=== What is needed ===
Look through the material below and copy exactly the lines from the line with "outside = envelope(heights, rim, all_round(seam_round))" to the line with "if obj.type not", those two lines included.

— Begin —

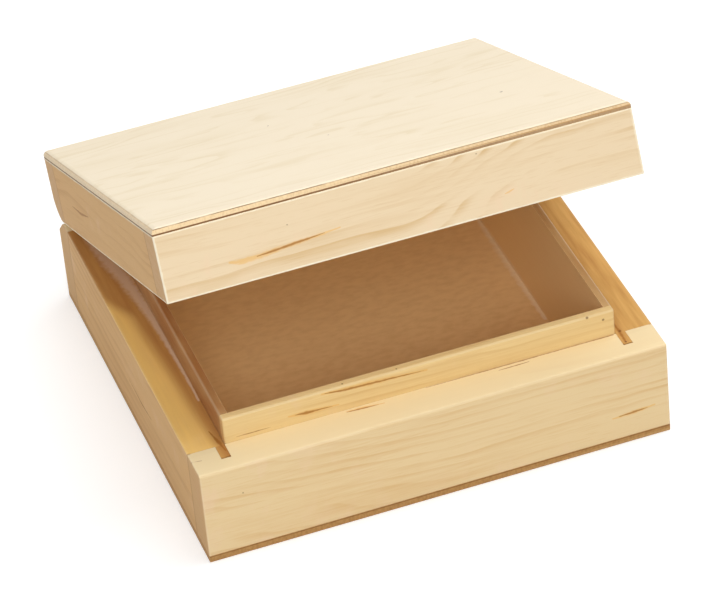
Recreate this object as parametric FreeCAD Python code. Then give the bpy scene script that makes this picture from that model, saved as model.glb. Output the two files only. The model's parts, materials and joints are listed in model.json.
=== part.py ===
import FreeCAD, Part
import os
from FreeCAD import Vector

# Wooden keepsake box with a hinged lid that closes over a raised inner lip.
# Millimetres. X is the width, the front faces -Y, +Z is up.
# The origin is the middle of the underside. The lid is drawn open, as it stands at rest.

# Outside of the box
box_width = 152.0
box_depth = 152.0
base_board_height = 31.0
lid_board_height = 20.8
bottom_panel_thickness = 2.5
top_panel_thickness = 2.5
board_thickness = 12.0

# Liner strips that stand inside the base and make the lip
liner_thickness = 2.6
lip_height = 9.3
lip_edge_round = 0.8
lip_clearance = 0.5

# Corner joints: a tongue on each side board in a groove of the front or back board
tongue_thickness = 3.0
tongue_length = 6.0
groove_end_gap = 0.5
glue_line = 0.05

# Eased outer edges
corner_round = 0.5
rim_side_round = 0.3
rim_front_round = 0.9
underside_round = 0.4
panel_edge_round = 2.0
panel_front_round = 0.3
lid_lower_round = 0.3
seam_round = 0.25

# The back edges that face each other are cut away so that the lid can swing past upright
base_back_bevel = 6.7
bevel_end_round = 3.0
lid_back_round = 10.0

# Lid position
rest_opening = 22.9
rim_gap = 0.2

# Concealed barrel hinges
hinge_spacing = 92.0
hinge_setback = 6.0
barrel_radius = 4.0
barrel_length = 9.5
barrel_recess = 5.2
barrel_hole_clearance = 0.05
hole_end_gap = 0.5
glue_groove_count = 3
glue_groove_depth = 0.3
glue_groove_width = 0.6
knuckle_radius = 2.6
tongue_plate_thickness = 2.1
cheek_thickness = 1.2
knuckle_side_clearance = 0.15
pin_radius = 1.0
pin_press_clearance = 0.01
pin_running_clearance = 0.05

# Heights and places that follow from the sizes above
base_height = bottom_panel_thickness + base_board_height
lid_board_thickness = board_thickness - lip_clearance
lid_bottom = base_height + rim_gap
hinge_height = base_height + rim_gap / 2
hinge_depth = box_depth / 2 - hinge_setback
hole_radius = barrel_radius + barrel_hole_clearance
overcut = 1.0

# The two sides of a range
LOW, HIGH = 0, 1


def block(x_range, y_range, z_range):
    """A box between two values along each direction."""
    size = [high - low for low, high in (x_range, y_range, z_range)]
    corner = Vector(x_range[0], y_range[0], z_range[0])
    return Part.makeBox(size[0], size[1], size[2], corner)


def centred(width):
    """The range of a size that lies evenly about the middle plane."""
    return (-width / 2, width / 2)


def mirrored(shape):
    """The same piece on the other side of the box."""
    return shape.mirror(Vector(0, 0, 0), Vector(1, 0, 0))


def edges_where(shape, test):
    """The edges whose middle passes the test."""
    found = []
    for edge in shape.Edges:
        middle = edge.valueAt((edge.FirstParameter + edge.LastParameter) / 2)
        if test(middle):
            found.append(edge)
    return found


def near(value, target):
    return abs(value - target) < 1e-4


def rounded_along(ranges, direction, rounds):
    """A box with rounded edges along one direction.

    rounds gives a radius for each edge, by its low or high side in the other two directions.
    """
    shape = block(*ranges)
    others = [name for name in "xyz" if name != direction]
    spans = dict(zip("xyz", ranges))
    for sides, radius in rounds.items():
        places = [spans[name][side] for name, side in zip(others, sides)]
        edge = edges_where(
            shape,
            lambda middle: all(
                near(getattr(middle, name), place) for name, place in zip(others, places)
            ),
        )
        shape = shape.makeFillet(radius, edge)
    return shape


def envelope(heights, lower, upper):
    """The outside of one layer of the box, as its plan, side and front outlines meet.

    lower and upper name the radii of the front, back and side edges. Upper may leave out the
    back, which then stays sharp.
    """
    ranges = (centred(box_width), centred(box_depth), heights)
    corners = [(x, y) for x in (LOW, HIGH) for y in (LOW, HIGH)]
    plan = rounded_along(ranges, "z", {corner: corner_round for corner in corners})
    side_rounds = {
        (LOW, LOW): lower["front"],
        (HIGH, LOW): lower["back"],
        (LOW, HIGH): upper["front"],
    }
    if "back" in upper:
        side_rounds[(HIGH, HIGH)] = upper["back"]
    front_rounds = {
        (LOW, LOW): lower["sides"],
        (HIGH, LOW): lower["sides"],
        (LOW, HIGH): upper["sides"],
        (HIGH, HIGH): upper["sides"],
    }
    side = rounded_along(ranges, "x", side_rounds)
    front = rounded_along(ranges, "y", front_rounds)
    return plan.common(side).common(front)


def bevelled_back():
    """The base's outside with its top back edge cut at 45 degrees and the cut's ends eased."""
    back = box_depth / 2
    shape = block(centred(box_width), centred(box_depth), (0, base_height))
    top_edge = edges_where(
        shape, lambda middle: near(middle.y, back) and near(middle.z, base_height)
    )
    shape = shape.makeChamfer(base_back_bevel, top_edge)
    ends = [(back - base_back_bevel, base_height), (back, base_height - base_back_bevel)]
    end_edges = edges_where(
        shape, lambda middle: any(near(middle.y, y) and near(middle.z, z) for y, z in ends)
    )
    return shape.makeFillet(bevel_end_round, end_edges)


def all_round(radius):
    """The same radius for the front, back and side edges."""
    return {"front": radius, "back": radius, "sides": radius}


def groove_positions(thickness):
    """The x ranges of the two grooves, level with the side boards' inner faces."""
    inner = box_width / 2 - thickness
    low = inner - glue_line
    high = inner + tongue_thickness + glue_line
    return [(low, high), (-high, -low)]


def front_board(thickness, heights):
    """A full-width board along the front, with a groove near each end."""
    outer_face = -box_depth / 2
    inner_face = outer_face + thickness
    shape = block(centred(box_width), (outer_face, inner_face), heights)
    groove_bottom = inner_face - tongue_length - groove_end_gap
    for x_range in groove_positions(thickness):
        groove = block(
            x_range,
            (groove_bottom, inner_face + overcut),
            (heights[0] - overcut, heights[1] + overcut),
        )
        shape = shape.cut(groove)
    return shape


def back_board(thickness, heights):
    """The front board turned to face the back."""
    return front_board(thickness, heights).mirror(Vector(0, 0, 0), Vector(0, 1, 0))


def right_board(thickness, heights):
    """A side board between the front and back boards, with a tongue at each end."""
    inner_face = box_width / 2 - thickness
    length = box_depth - 2 * (thickness + glue_line)
    body = block((inner_face, box_width / 2), centred(length), heights)
    tongue_reach = box_depth - 2 * (thickness - tongue_length)
    tongues = block(
        (inner_face, inner_face + tongue_thickness), centred(tongue_reach), heights
    )
    return body.fuse(tongues).removeSplitter()


def hinge_positions():
    return {"left": -hinge_spacing / 2, "right": hinge_spacing / 2}


def hinge_hole(x, rim_height, direction):
    """The round hole for one barrel, drilled from the rim into a back board."""
    depth = barrel_recess + barrel_length + hole_end_gap
    start = rim_height - direction * overcut
    return Part.makeCylinder(
        hole_radius, depth + overcut, Vector(x, hinge_depth, start), Vector(0, 0, direction)
    )


def drilled(board, rim_height, direction):
    for x in hinge_positions().values():
        board = board.cut(hinge_hole(x, rim_height, direction))
    return board


def carcase(prefix, thickness, heights, outside, rim_height, direction):
    """The four boards of the base or of the lid, trimmed to their common outside."""
    right = right_board(thickness, heights)
    boards = {
        "front_board": front_board(thickness, heights),
        "back_board": drilled(back_board(thickness, heights), rim_height, direction),
        "left_board": mirrored(right),
        "right_board": right,
    }
    return {prefix + name: board.common(outside) for name, board in boards.items()}


def liner_strips():
    """Four strips on the bottom panel, against the boards, that stand above the rim."""
    low = bottom_panel_thickness
    high = base_height + lip_height
    half_width = box_width / 2 - board_thickness - glue_line
    half_depth = box_depth / 2 - board_thickness - glue_line
    front = block(
        (-half_width, half_width), (-half_depth, -half_depth + liner_thickness), (low, high)
    )
    side_reach = half_depth - liner_thickness - glue_line
    right = block(
        (half_width - liner_thickness, half_width), (-side_reach, side_reach), (low, high)
    )
    front = front.makeFillet(lip_edge_round, lip_edges(front, "y", -half_depth))
    front = front.makeFillet(lip_edge_round, lip_edges(front, "x", half_width))
    right = right.makeFillet(lip_edge_round, lip_edges(right, "x", half_width))
    return {
        "front_liner": front,
        "back_liner": front.mirror(Vector(0, 0, 0), Vector(0, 1, 0)),
        "left_liner": mirrored(right),
        "right_liner": right,
    }


def lip_edges(strip, direction, outer_place):
    """The top edges of a strip that face outwards along x or y."""
    top = strip.BoundBox.ZMax
    return edges_where(
        strip,
        lambda middle: near(middle.z, top)
        and near(abs(getattr(middle, direction)), abs(outer_place)),
    )


def hinge_plate(x_range, direction):
    """A flat plate that runs from a barrel to a round end about the hinge axis."""
    width = x_range[1] - x_range[0]
    eye = Part.makeCylinder(
        knuckle_radius, width, Vector(x_range[0], hinge_depth, hinge_height), Vector(1, 0, 0)
    )
    reach = direction * (barrel_recess + glue_groove_width)
    z_range = sorted((hinge_height, hinge_height + reach))
    y_range = (hinge_depth - knuckle_radius, hinge_depth + knuckle_radius)
    return eye.fuse(block(x_range, y_range, z_range))


def barrel(x, direction):
    """The grooved cylinder of one hinge half, set below or above the hinge axis."""
    start = hinge_height + direction * barrel_recess
    axis = Vector(0, 0, direction)
    shape = Part.makeCylinder(barrel_radius, barrel_length, Vector(x, hinge_depth, start), axis)
    pitch = barrel_length / (glue_groove_count + 1)
    for number in range(1, glue_groove_count + 1):
        foot = start + direction * (number * pitch - glue_groove_width / 2)
        place = Vector(x, hinge_depth, foot)
        ring = Part.makeCylinder(barrel_radius + overcut, glue_groove_width, place, axis)
        core = Part.makeCylinder(
            barrel_radius - glue_groove_depth, glue_groove_width, place, axis
        )
        shape = shape.cut(ring.cut(core))
    return shape


def pin_hole(x, clearance):
    length = 2 * (barrel_radius + overcut)
    return Part.makeCylinder(
        pin_radius + clearance,
        length,
        Vector(x - length / 2, hinge_depth, hinge_height),
        Vector(1, 0, 0),
    )


def base_barrel(x):
    """The lower hinge half: a barrel with two cheeks that hold the pin."""
    inner = tongue_plate_thickness / 2 + knuckle_side_clearance
    outer = inner + cheek_thickness
    shape = barrel(x, -1)
    for x_range in ((x - outer, x - inner), (x + inner, x + outer)):
        shape = shape.fuse(hinge_plate(x_range, -1))
    return shape.removeSplitter().cut(pin_hole(x, pin_press_clearance))


def lid_barrel(x):
    """The upper hinge half: a barrel with one plate that turns on the pin."""
    half = tongue_plate_thickness / 2
    shape = barrel(x, 1).fuse(hinge_plate((x - half, x + half), 1))
    return shape.removeSplitter().cut(pin_hole(x, pin_running_clearance))


def hinge_pin(x):
    """The pivot pin, level with the outsides of the two cheeks."""
    length = tongue_plate_thickness + 2 * (knuckle_side_clearance + cheek_thickness)
    return Part.makeCylinder(
        pin_radius, length, Vector(x - length / 2, hinge_depth, hinge_height), Vector(1, 0, 0)
    )


def opened(shape):
    """The closed lid's piece, swung up about the hinge axis to where the lid stands."""
    turned = shape.copy()
    turned.rotate(Vector(0, hinge_depth, hinge_height), Vector(-1, 0, 0), rest_opening)
    return turned


def base_pieces():
    heights = (bottom_panel_thickness, base_height)
    rim = {"front": rim_front_round, "sides": rim_side_round}
    outside = envelope(heights, all_round(seam_round), rim).common(bevelled_back())
    pieces = carcase("base_", board_thickness, heights, outside, base_height, -1)
    pieces["bottom_panel"] = envelope(
        (0, bottom_panel_thickness), all_round(underside_round), all_round(seam_round)
    )
    pieces.update(liner_strips())
    for side, x in hinge_positions().items():
        pieces[side + "_hinge_base_barrel"] = base_barrel(x)
        pieces[side + "_hinge_pin"] = hinge_pin(x)
    return pieces


def lid_pieces():
    heights = (lid_bottom, lid_bottom + lid_board_height)
    rim = {"front": lid_lower_round, "back": lid_back_round, "sides": lid_lower_round}
    outside = envelope(heights, rim, all_round(seam_round))
    pieces = carcase("lid_", lid_board_thickness, heights, outside, lid_bottom, 1)
    top = {"front": panel_front_round, "back": panel_edge_round, "sides": panel_edge_round}
    pieces["lid_top_panel"] = envelope(
        (heights[1], heights[1] + top_panel_thickness), all_round(seam_round), top
    )
    for side, x in hinge_positions().items():
        pieces[side + "_hinge_lid_barrel"] = lid_barrel(x)
    return {name: opened(piece) for name, piece in pieces.items()}


os.makedirs("parts", exist_ok=True)
for name, piece in {**base_pieces(), **lid_pieces()}.items():
    piece.exportStep("parts/" + name + ".step")
    print(name, piece.isValid(), len(piece.Solids), round(piece.Volume, 2))
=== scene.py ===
import json
import math
from collections import namedtuple

import bpy
from bpy.props import FloatProperty, FloatVectorProperty, PointerProperty
from mathutils import Matrix, Vector


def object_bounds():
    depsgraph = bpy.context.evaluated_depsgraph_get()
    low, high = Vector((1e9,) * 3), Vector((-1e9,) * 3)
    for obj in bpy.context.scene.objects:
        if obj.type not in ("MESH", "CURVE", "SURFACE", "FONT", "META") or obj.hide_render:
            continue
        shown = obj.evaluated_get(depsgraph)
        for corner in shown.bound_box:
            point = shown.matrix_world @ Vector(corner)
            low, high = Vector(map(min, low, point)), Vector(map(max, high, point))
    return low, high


bl_info = {
    "name": "Hinged Keepsake Box",
    "version": (1, 0, 0),
    "blender": (4, 5, 0),
    "location": "View3D > Sidebar > Keepsake Box",
    "description": "Finishes a small hinged wooden box and sets its studio stage",
    "category": "Object",
}

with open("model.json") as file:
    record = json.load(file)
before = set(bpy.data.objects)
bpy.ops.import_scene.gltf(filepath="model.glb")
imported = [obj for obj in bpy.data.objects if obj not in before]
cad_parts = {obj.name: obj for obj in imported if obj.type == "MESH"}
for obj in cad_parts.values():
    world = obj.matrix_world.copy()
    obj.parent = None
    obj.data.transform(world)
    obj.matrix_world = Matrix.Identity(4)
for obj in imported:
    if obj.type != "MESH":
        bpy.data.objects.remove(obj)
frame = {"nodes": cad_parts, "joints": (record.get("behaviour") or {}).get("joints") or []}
CAD_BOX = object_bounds()

MM_PER_M = 1000.0

# The lid's hinge, and how far the lid stands open at rest
HINGE = frame["joints"][0]
HINGE_PLACE = Vector(HINGE["pos_m"])
OPENING = math.radians(-HINGE["range_deg"][0])

BASE, LID = "base", "lid"
HINGE_PARTS = [name for name in frame["nodes"] if "_hinge_" in name]


def closing(body):
    """Turns a body's place at rest, in metres, into its place on the closed box, in millimetres."""
    to_mm = Matrix.Scale(MM_PER_M, 4)
    if body == BASE:
        return to_mm
    shift = Matrix.Translation(HINGE_PLACE)
    return to_mm @ shift @ Matrix.Rotation(OPENING, 4, "X") @ shift.inverted()


def closed_box(node, body):
    """The lowest and highest corner of a piece of the closed box, in millimetres."""
    matrix = closing(body)
    corners = [matrix @ vertex.co for vertex in frame["nodes"][node].data.vertices]
    low = Vector(min(corner[axis] for corner in corners) for axis in range(3))
    high = Vector(max(corner[axis] for corner in corners) for axis in range(3))
    return low, high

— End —

=== Output of the task ===
    outside = envelope(heights, rim, all_round(seam_round))
    pieces = carcase("lid_", lid_board_thickness, heights, outside, lid_bottom, 1)
    top = {"front": panel_front_round, "back": panel_edge_round, "sides": panel_edge_round}
    pieces["lid_top_panel"] = envelope(
        (heights[1], heights[1] + top_panel_thickness), all_round(seam_round), top
    )
    for side, x in hinge_positions().items():
        pieces[side + "_hinge_lid_barrel"] = lid_barrel(x)
    return {name: opened(piece) for name, piece in pieces.items()}


os.makedirs("parts", exist_ok=True)
for name, piece in {**base_pieces(), **lid_pieces()}.items():
    piece.exportStep("parts/" + name + ".step")
    print(name, piece.isValid(), len(piece.Solids), round(piece.Volume, 2))
=== scene.py ===
import json
import math
from collections import namedtuple

import bpy
from bpy.props import FloatProperty, FloatVectorProperty, PointerProperty
from mathutils import Matrix, Vector


def object_bounds():
    depsgraph = bpy.context.evaluated_depsgraph_get()
    low, high = Vector((1e9,) * 3), Vector((-1e9,) * 3)
    for obj in bpy.context.scene.objects:
        if obj.type not in ("MESH", "CURVE", "SURFACE", "FONT", "META") or obj.hide_render:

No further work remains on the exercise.